At the age of 25, while out a walk in the Fontainebleau forest close to Melun he discovered a dead, broken inflorescence of the achlorophyllous orchid Neottia nidus-avis that suggested to him a theory for orchid seed germination. He presented his ideas regarding the orchid seed germination to the French Academy of Sciences in the same year.

Bernard had made an enemy at the Ecole Normale Supérieure in Gaston Bonnier, who failed to support Bernard for a full professorship. Bonnier called Bernard the l’homme aux tubercules, the tuber guy, and pushed him to move to Caen. In 1899, Bernard was offered an assistant professorship at Caen Botanical Institute headed by Octave Lignier. After Bernard's death, Bonnier told Bernard's family that he regretted not having enrolled Bernard in his own laboratory.

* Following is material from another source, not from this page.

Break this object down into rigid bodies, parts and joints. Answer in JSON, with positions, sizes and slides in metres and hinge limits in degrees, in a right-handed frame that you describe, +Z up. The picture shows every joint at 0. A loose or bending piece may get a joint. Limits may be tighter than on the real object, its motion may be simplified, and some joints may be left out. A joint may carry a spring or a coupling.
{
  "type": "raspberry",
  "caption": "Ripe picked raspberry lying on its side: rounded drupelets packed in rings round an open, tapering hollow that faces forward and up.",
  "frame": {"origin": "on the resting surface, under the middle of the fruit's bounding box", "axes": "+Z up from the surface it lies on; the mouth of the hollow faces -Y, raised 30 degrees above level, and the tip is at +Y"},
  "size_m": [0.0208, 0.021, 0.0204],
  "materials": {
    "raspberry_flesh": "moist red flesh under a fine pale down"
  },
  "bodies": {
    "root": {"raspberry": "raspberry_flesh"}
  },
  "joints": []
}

In 1908 he was appointed a professor at the University of Poitiers to teach botany. He worked primarily on the mycorrhizae in the role of orchid seed germination. He demonstrated at the Botanical Institute of the Garden of plants of Caen the symbiosis of the fungi in the tuberated roots of orchids. He participated in the creation of the plant research station of Mauroc in Saint-Benoît. With the mathematician Émile Borel, biologist Maurice Caullery and the physicist Aimé Cotton, he co-published the scientific and literary journal La Revue du mois.

== Personal life ==

The greenhouse in Caen Botanical Garden by Jardin des plantes de la ville de Caen, where Bernard conducted his most important research. 1909

In 1907, he married Marie-Louise Martin, a mathematician from the Ecole Normale Supérieure de Fontenay-aux-Roses.They had a son, Francis. Bernard died when he was finally overcome with tuberculosis.

==Publications==

- Etudes sur la tubérisation [Texte imprimé] / par M. Noe͏̈l Bernard / Paris : P. Dupont, 1901
- Etudes sur la tubérisation [Texte imprimé] / par Noël Bernard... / Paris : P. Dupont, 1902
- Mécanismes physiques d'actions parasitaires [Texte imprimé] / Noël Bernard / Caen, 1902
- Conditions physiques de la tubérisation chez les végétaux [Texte imprimé] / par M. Noel Bernard / [Paris : Gauthier-Villars, 1902]
- La germination des orchidées [Texte imprimé] / par M. Noel Bernard / [Paris : Gauthier-Villars, 1903]
- Nouvelles espèces d'endophytes d'orchidées [Texte imprimé] / par M. Noël Bernard / [Paris : Gauthier-Villars, 1905]
- Symbioses d'orchidées et de divers champignons endophytes [Texte imprimé] / par M. Noel Bernard / [Paris : Gauthier-Villars, 1906]
- Remarques sur l'immunité chez les plantes [Texte imprimé] / par Noël Bernard / Paris : Masson, 1909
- L'évolution des plantes / par Noël Bernard; préface de J. Costantin / Paris : F. Alcan, 1916
- Notions générales sur le paludisme et les moyens de le combattre dans les Centres agricoles et forestiers de la Cochinchine / Noel Bernard / Saïgon : Imprimerie Nouvelle Marcel Portail, 1919
- Principes de biologie végétale [Texte imprimé] / par Noël Bernard / Paris : Félix Alcan, 1921
- L'évolution des plantes [Texte imprimé] / par Noël Bernard,...; préf. de J. Costantin,... / Nouvelle éd. / Paris : Félix Alcan, 1932
- On the germination of Orchids [Texte imprimé] / by Noël Bernard... / London, [1907]
- La culture des orchidées dans ses rapports avec la symbiose [Texte imprimé] : conférence faite à Gand, le 24 avril 1908, aux membres du jury et aux exposants de la XVIe exposition internationale d'horticulture, à l'occasion du centenaire de la Société royale d'agriculture et de botanique de Gand : publiée par les soins de la Société / Noël Bernard / Gand (belgique) : E. Sacré, [1908?]
- L'évolution dans la symbiose [Texte imprimé] : les orchidées et leurs champignons commensaux / par Noël Bernard / Paris : Masson et Cie, Éditeurs, [1909?]